> PROVIDED DATA
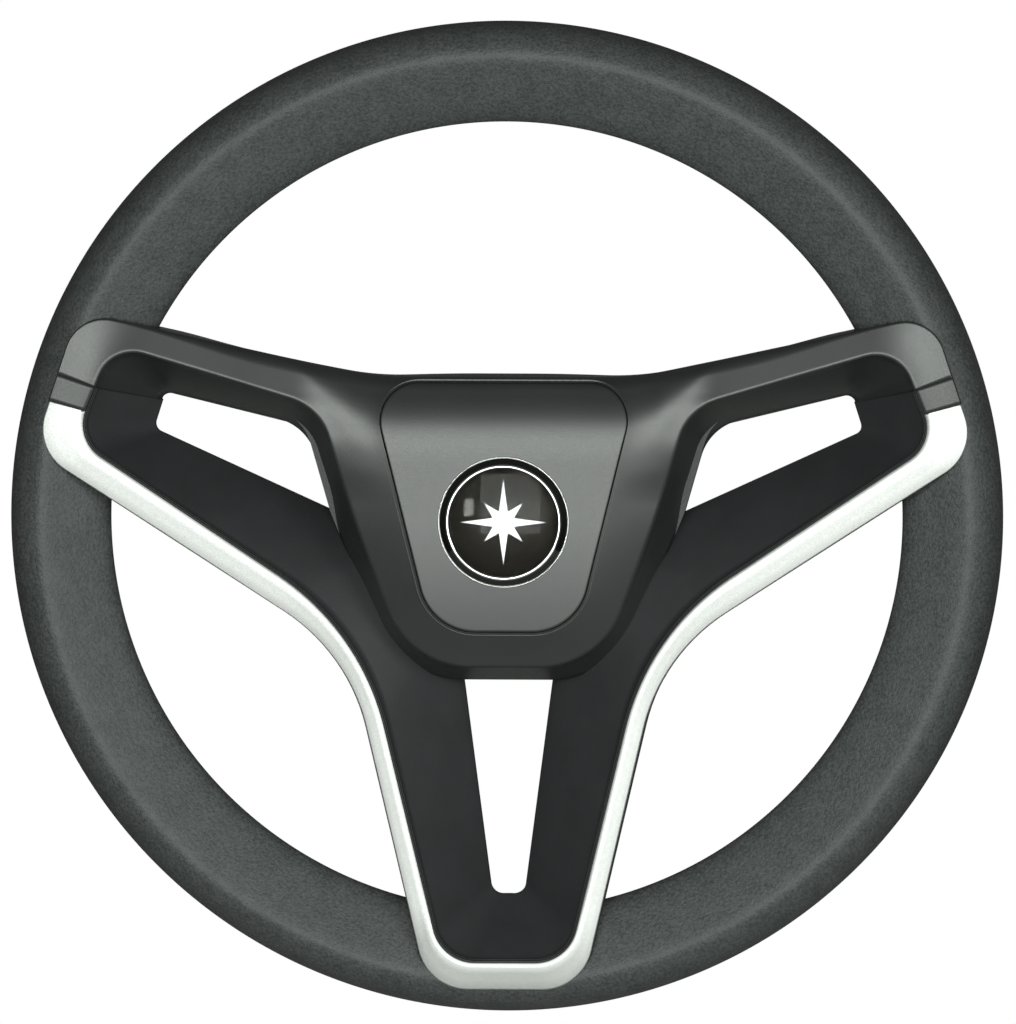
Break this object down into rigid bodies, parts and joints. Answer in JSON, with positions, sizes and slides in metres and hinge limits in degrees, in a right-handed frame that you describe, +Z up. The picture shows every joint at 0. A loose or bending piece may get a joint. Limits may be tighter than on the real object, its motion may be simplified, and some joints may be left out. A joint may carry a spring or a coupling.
{
  "type": "boat steering wheel",
  "caption": "Boat steering wheel with a soft oval rim, a Y spoke set with windows and a slot, a hub bowl with a snap-in pad and round badge, and a tapered hub.",
  "frame": {"origin": "on the shaft axis, at the hub's rear face, where the helm shaft enters", "axes": "+Y along the shaft axis, from the driver towards the dash; +Z up with the wheel straight ahead; +X to the driver's right"},
  "size_m": [0.35, 0.0911, 0.35],
  "materials": {
    "rim_skin": "matt, fine sandy grain",
    "steel": "plain",
    "cast_alloy": "as cast",
    "black_moulding": "matt, fine grain",
    "grey_paint": "satin painted",
    "grey_block": "satin painted",
    "satin_silver": "satin",
    "pad_skin": "satin painted",
    "bright_chrome": "polished",
    "gloss_black": "gloss",
    "white_print": "printed",
    "clear_lens": "clear, domed"
  },
  "bodies": {
    "root": {"rim_grip": "rim_skin", "rim_core_ring": "steel", "hub_armature": "cast_alloy", "hub_insert": "steel", "spoke_fascia": "black_moulding", "front_cover": "grey_paint", "left_spoke_end_block": "grey_block", "right_spoke_end_block": "grey_block", "lower_trim": "satin_silver", "centre_pad": "pad_skin", "pad_clips": "steel", "badge_bezel": "bright_chrome", "badge_disc": "gloss_black", "badge_star": "white_print", "badge_dome": "clear_lens", "rear_cover": "black_moulding", "hub_shroud": "black_moulding", "rear_cover_screws": "steel", "front_cover_screws": "steel", "shroud_screws": "steel"}
  },
  "joints": []
}
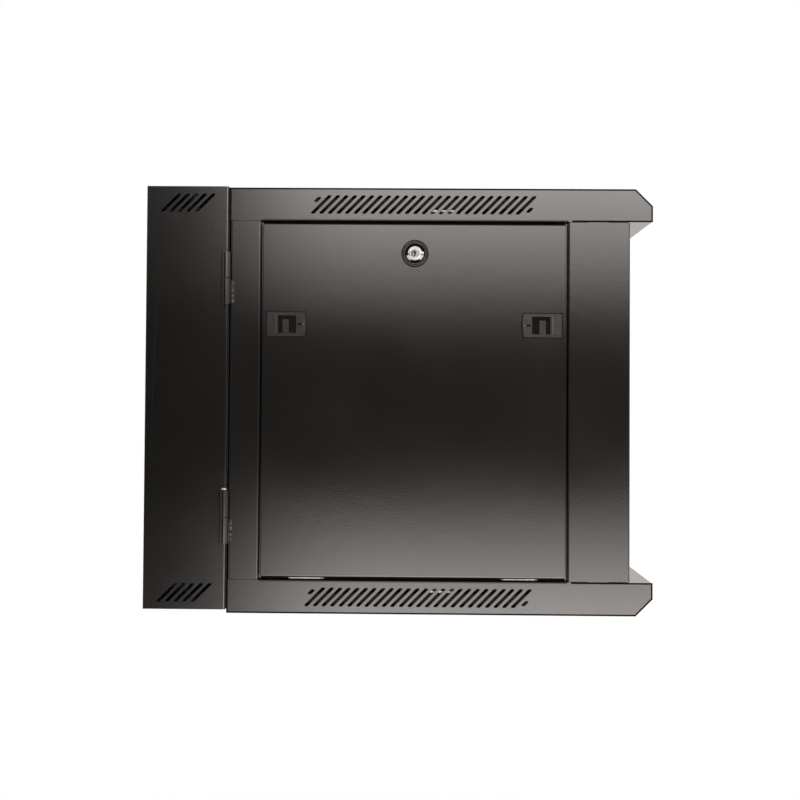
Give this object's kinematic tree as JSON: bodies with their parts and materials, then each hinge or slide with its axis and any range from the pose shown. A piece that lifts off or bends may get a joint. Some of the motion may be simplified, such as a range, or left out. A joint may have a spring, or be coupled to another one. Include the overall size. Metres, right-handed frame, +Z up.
{
  "type": "wall mount network cabinet",
  "caption": "Swing-out wall cabinet for 19 inch equipment: wall section on barrel hinges, glass door, lockable side panels with slide latches, slotted roof and floor, rack rails.",
  "frame": {"origin": "middle of the wall section's back face, which lies on the wall", "axes": "+Z up, the front faces -Y, +Y points into the wall, the hinge side faces -X"},
  "size_m": [0.6149, 0.5973, 0.5024],
  "materials": {
    "body_paint": "semi-gloss black powder coat",
    "black_primer": "matt black dip coat",
    "zinc_plate": "bright zinc plated",
    "rack_zinc": "zinc plated sheet",
    "chrome_plate": "polished",
    "black_plastic": "satin black",
    "tinted_glass": "grey tinted, toughened",
    "black_rubber": "matt"
  },
  "bodies": {
    "wall_section": {"wall_back_panel": "body_paint", "wall_side_left": "body_paint", "wall_side_right": "body_paint", "wall_top": "body_paint", "wall_bottom": "body_paint", "wall_cable_covers": "body_paint", "wall_cover_screws": "body_paint", "wall_hinge_knuckles": "body_paint", "hinge_pins": "body_paint", "swing_keeper": "zinc_plate", "section_gasket": "black_rubber", "wall_ground_stud": "zinc_plate"},
    "cabinet_body": {"roof_panel": "body_paint", "floor_panel": "body_paint", "roof_rail_left": "body_paint", "roof_rail_right": "body_paint", "floor_rail_left": "body_paint", "floor_rail_right": "body_paint", "front_post_left": "body_paint", "front_post_right": "body_paint", "rear_post_left": "body_paint", "rear_post_right": "body_paint", "depth_bars_left": "black_primer", "depth_bars_right": "black_primer", "rack_rail_front_left": "rack_zinc", "rack_rail_front_right": "rack_zinc", "rack_rail_rear_left": "rack_zinc", "rack_rail_rear_right": "rack_zinc", "rail_bolts": "zinc_plate", "cable_covers": "body_paint", "cable_cover_screws": "body_paint", "panel_lugs": "body_paint", "body_hinge_knuckles": "body_paint", "body_ground_stud": "zinc_plate", "swing_lock_body": "black_plastic"},
    "swing_lock": {"swing_lock_plug": "chrome_plate", "swing_lock_cam": "zinc_plate"},
    "door": {"door_frame": "body_paint", "door_glass": "tinted_glass", "door_gasket": "black_rubber", "door_pivots": "zinc_plate", "door_lock_body": "black_plastic"},
    "door_lock": {"door_lock_plug": "chrome_plate", "door_lock_cam": "zinc_plate"},
    "door_top_pin": {"door_top_pin": "zinc_plate"},
    "side_panel_left": {"side_panel_left": "body_paint", "panel_lock_left_body": "black_plastic", "latch_housings_left": "black_plastic"},
    "panel_lock_left": {"panel_lock_left_plug": "chrome_plate", "panel_lock_left_cam": "zinc_plate"},
    "latch_left_rear": {"latch_slider_left_rear": "black_plastic"},
    "latch_left_front": {"latch_slider_left_front": "black_plastic"},
    "side_panel_right": {"side_panel_right": "body_paint", "panel_lock_right_body": "black_plastic", "latch_housings_right": "black_plastic"},
    "panel_lock_right": {"panel_lock_right_plug": "chrome_plate", "panel_lock_right_cam": "zinc_plate"},
    "latch_right_rear": {"latch_slider_right_rear": "black_plastic"},
    "latch_right_front": {"latch_slider_right_front": "black_plastic"}
  },
  "joints": [
    {"name": "body_swing", "type": "hinge", "parent": "wall_section", "child": "cabinet_body", "pos_m": [-0.3058, -0.095, 0], "axis": [0, 0, -1], "range_deg": [0, 100]},
    {"name": "swing_lock_turn", "type": "hinge", "parent": "cabinet_body", "child": "swing_lock", "pos_m": [0.3, -0.1167, -0.0027], "axis": [1, 0, 0], "range_deg": [0, 90]},
    {"name": "door_swing", "type": "hinge", "parent": "cabinet_body", "child": "door", "pos_m": [-0.27, -0.5651, 0], "axis": [0, 0, -1], "range_deg": [0, 115]},
    {"name": "door_lock_turn", "type": "hinge", "parent": "door", "child": "door_lock", "pos_m": [0.2495, -0.5701, -0.0027], "axis": [0, -1, 0], "range_deg": [0, 90]},
    {"name": "door_pin_slide", "type": "slide", "parent": "door", "child": "door_top_pin", "axis": [0, 0, 1], "range_m": [-0.007, 0], "stiffness_N_per_m": 200, "springref_m": 0.005},
    {"name": "side_panel_left_tilt", "type": "hinge", "parent": "cabinet_body", "child": "side_panel_left", "pos_m": [-0.3, -0.31665, -0.21], "axis": [0, -1, 0], "range_deg": [0, 30]},
    {"name": "panel_lock_left_turn", "type": "hinge", "parent": "side_panel_left", "child": "panel_lock_left", "pos_m": [-0.3, -0.31735, 0.1706], "axis": [-1, 0, 0], "range_deg": [0, 90]},
    {"name": "latch_left_rear_slide", "type": "slide", "parent": "side_panel_left", "child": "latch_left_rear", "axis": [0, 1, 0], "range_m": [-0.004, 0.0031], "stiffness_N_per_m": 150},
    {"name": "latch_left_front_slide", "type": "slide", "parent": "side_panel_left", "child": "latch_left_front", "axis": [0, -1, 0], "range_m": [-0.004, 0.0031], "stiffness_N_per_m": 150},
    {"name": "side_panel_right_tilt", "type": "hinge", "parent": "cabinet_body", "child": "side_panel_right", "pos_m": [0.3, -0.31665, -0.21], "axis": [0, 1, 0], "range_deg": [0, 30]},
    {"name": "panel_lock_right_turn", "type": "hinge", "parent": "side_panel_right", "child": "panel_lock_right", "pos_m": [0.3, -0.31735, 0.1706], "axis": [-1, 0, 0], "range_deg": [0, 90]},
    {"name": "latch_right_rear_slide", "type": "slide", "parent": "side_panel_right", "child": "latch_right_rear", "axis": [0, 1, 0], "range_m": [-0.004, 0.0031], "stiffness_N_per_m": 150},
    {"name": "latch_right_front_slide", "type": "slide", "parent": "side_panel_right", "child": "latch_right_front", "axis": [0, -1, 0], "range_m": [-0.004, 0.0031], "stiffness_N_per_m": 150}
  ]
}
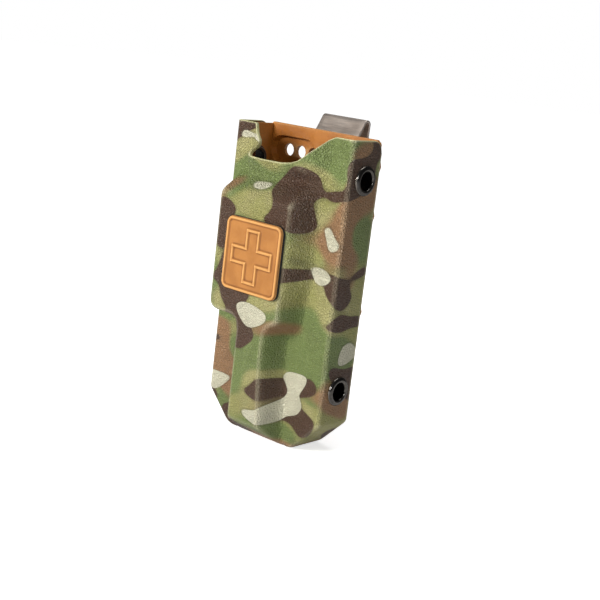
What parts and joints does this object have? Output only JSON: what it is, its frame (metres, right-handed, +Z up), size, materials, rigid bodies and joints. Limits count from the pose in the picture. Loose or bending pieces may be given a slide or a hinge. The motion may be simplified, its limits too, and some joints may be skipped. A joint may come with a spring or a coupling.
{
  "type": "tourniquet carrier case",
  "caption": "Rigid moulded belt carrier for a folded tourniquet: open-topped ribbed front shell riveted to a padded back plate, with a sprung steel belt clip and a raised cross badge.",
  "frame": {"origin": "centre of the object's box seen from above, at the underside the case stands on", "axes": "+Z up, from the closed bottom to the open mouth; -Y out of the front, where the badge is; +Y towards the belt clip; +X to the right as seen from the front"},
  "size_m": [0.0834, 0.0642, 0.1729],
  "materials": {
    "camouflage_thermoplastic": null,
    "coyote_thermoplastic": "thermoformed sheet, fine leather grain",
    "coyote_rubber": "soft moulded badge, matt",
    "adhesive_foam": "black hook-and-loop backing",
    "black_nickel": "dark plated rolled eyelet, polished",
    "brushed_spring_steel": "brushed along its length",
    "black_oxide_steel": "black oxide, satin",
    "black_rubber": "matt"
  },
  "bodies": {
    "case": {"front_shell": "camouflage_thermoplastic", "back_plate": "coyote_thermoplastic", "badge_adhesive_pad": "adhesive_foam", "cross_badge": "coyote_rubber", "eyelet_right_upper": "black_nickel", "eyelet_right_lower": "black_nickel", "eyelet_left_upper": "black_nickel", "eyelet_left_lower": "black_nickel", "eyelet_washer_right_upper": "black_nickel", "eyelet_washer_right_lower": "black_nickel", "eyelet_washer_left_upper": "black_nickel", "eyelet_washer_left_lower": "black_nickel", "belt_clip_fixed_leg": "brushed_spring_steel", "rubber_washer_upper": "black_rubber", "rubber_washer_middle": "black_rubber", "rubber_washer_lower": "black_rubber", "binding_post_upper": "black_oxide_steel", "binding_post_middle": "black_oxide_steel", "binding_post_lower": "black_oxide_steel", "clip_screw_upper": "black_oxide_steel", "clip_screw_middle": "black_oxide_steel", "clip_screw_lower": "black_oxide_steel"},
    "clip_spring": {"belt_clip_spring_leg": "brushed_spring_steel"}
  },
  "joints": [
    {"name": "clip_spring_bend", "type": "hinge", "parent": "case", "child": "clip_spring", "pos_m": [0, 0.0247, 0.1723], "axis": [1, 0, 0], "range_deg": [0, 6], "stiffness_Nm_per_rad": 4}
  ]
}
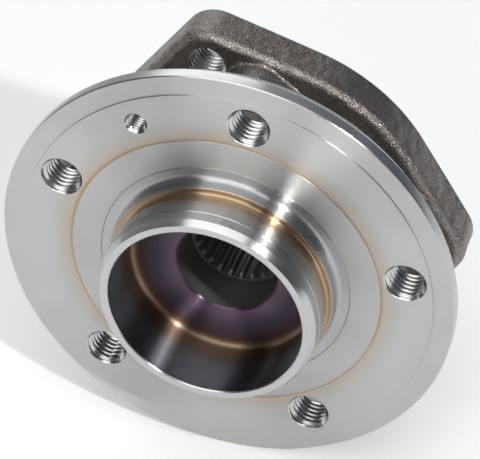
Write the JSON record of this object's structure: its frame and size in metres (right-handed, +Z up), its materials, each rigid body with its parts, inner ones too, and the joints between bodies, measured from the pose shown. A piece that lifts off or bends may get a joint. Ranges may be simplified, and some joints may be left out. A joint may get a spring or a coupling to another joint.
{
  "type": "wheel hub bearing",
  "caption": "Driven-wheel hub unit: a turning five-bolt wheel flange with stepped pilots and splined bore, on two rows of balls in a fixed ring with a four-bolt knuckle flange.",
  "frame": {"origin": "where the axle line meets the wheel-mounting face, the centre of the wheel bolt circle", "axes": "-Y outboard along the axle line, +Z up, +X right as seen from outboard"},
  "size_m": [0.1354, 0.0788, 0.1354],
  "materials": {
    "turned_steel": "satin, fine turned",
    "forged_steel": "rough forged scale",
    "ground_steel": "ground",
    "pressed_steel": "cold rolled",
    "ball_steel": "lapped",
    "seal_rubber": "moulded",
    "encoder_rubber": "moulded",
    "cage_polyamide": "moulded"
  },
  "bodies": {
    "housing": {"outer_ring": "forged_steel", "outboard_seal_case": "pressed_steel", "outboard_seal_lips": "seal_rubber", "inboard_seal_case": "pressed_steel", "inboard_seal_lips": "seal_rubber"},
    "hub": {"hub_flange": "turned_steel", "inner_ring": "ground_steel", "slinger": "pressed_steel", "encoder_ring": "encoder_rubber"},
    "outboard_row": {"outboard_cage": "cage_polyamide", "outboard_ball_01": "ball_steel", "outboard_ball_02": "ball_steel", "outboard_ball_03": "ball_steel", "outboard_ball_04": "ball_steel", "outboard_ball_05": "ball_steel", "outboard_ball_06": "ball_steel", "outboard_ball_07": "ball_steel", "outboard_ball_08": "ball_steel", "outboard_ball_09": "ball_steel", "outboard_ball_10": "ball_steel", "outboard_ball_11": "ball_steel", "outboard_ball_12": "ball_steel", "outboard_ball_13": "ball_steel", "outboard_ball_14": "ball_steel"},
    "inboard_row": {"inboard_cage": "cage_polyamide", "inboard_ball_01": "ball_steel", "inboard_ball_02": "ball_steel", "inboard_ball_03": "ball_steel", "inboard_ball_04": "ball_steel", "inboard_ball_05": "ball_steel", "inboard_ball_06": "ball_steel", "inboard_ball_07": "ball_steel", "inboard_ball_08": "ball_steel", "inboard_ball_09": "ball_steel", "inboard_ball_10": "ball_steel", "inboard_ball_11": "ball_steel", "inboard_ball_12": "ball_steel", "inboard_ball_13": "ball_steel", "inboard_ball_14": "ball_steel"}
  },
  "joints": [
    {"name": "hub_spin", "type": "hinge", "parent": "housing", "child": "hub", "pos_m": [0, 0.03415, 0], "axis": [0, -1, 0], "continuous": true},
    {"name": "outboard_row_spin", "type": "hinge", "parent": "housing", "child": "outboard_row", "pos_m": [0, 0.025, 0], "axis": [0, -1, 0], "continuous": true},
    {"name": "inboard_row_spin", "type": "hinge", "parent": "housing", "child": "inboard_row", "pos_m": [0, 0.0433, 0], "axis": [0, -1, 0], "continuous": true}
  ],
  "couplings": [
    {"joint": "outboard_row_spin", "follows": "hub_spin", "ratio": 0.4222},
    {"joint": "inboard_row_spin", "follows": "hub_spin", "ratio": 0.4222}
  ]
}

> TASK DIRECTIONS
State only the count of lines above that hold the string "object".

> WRITTEN REPLY
5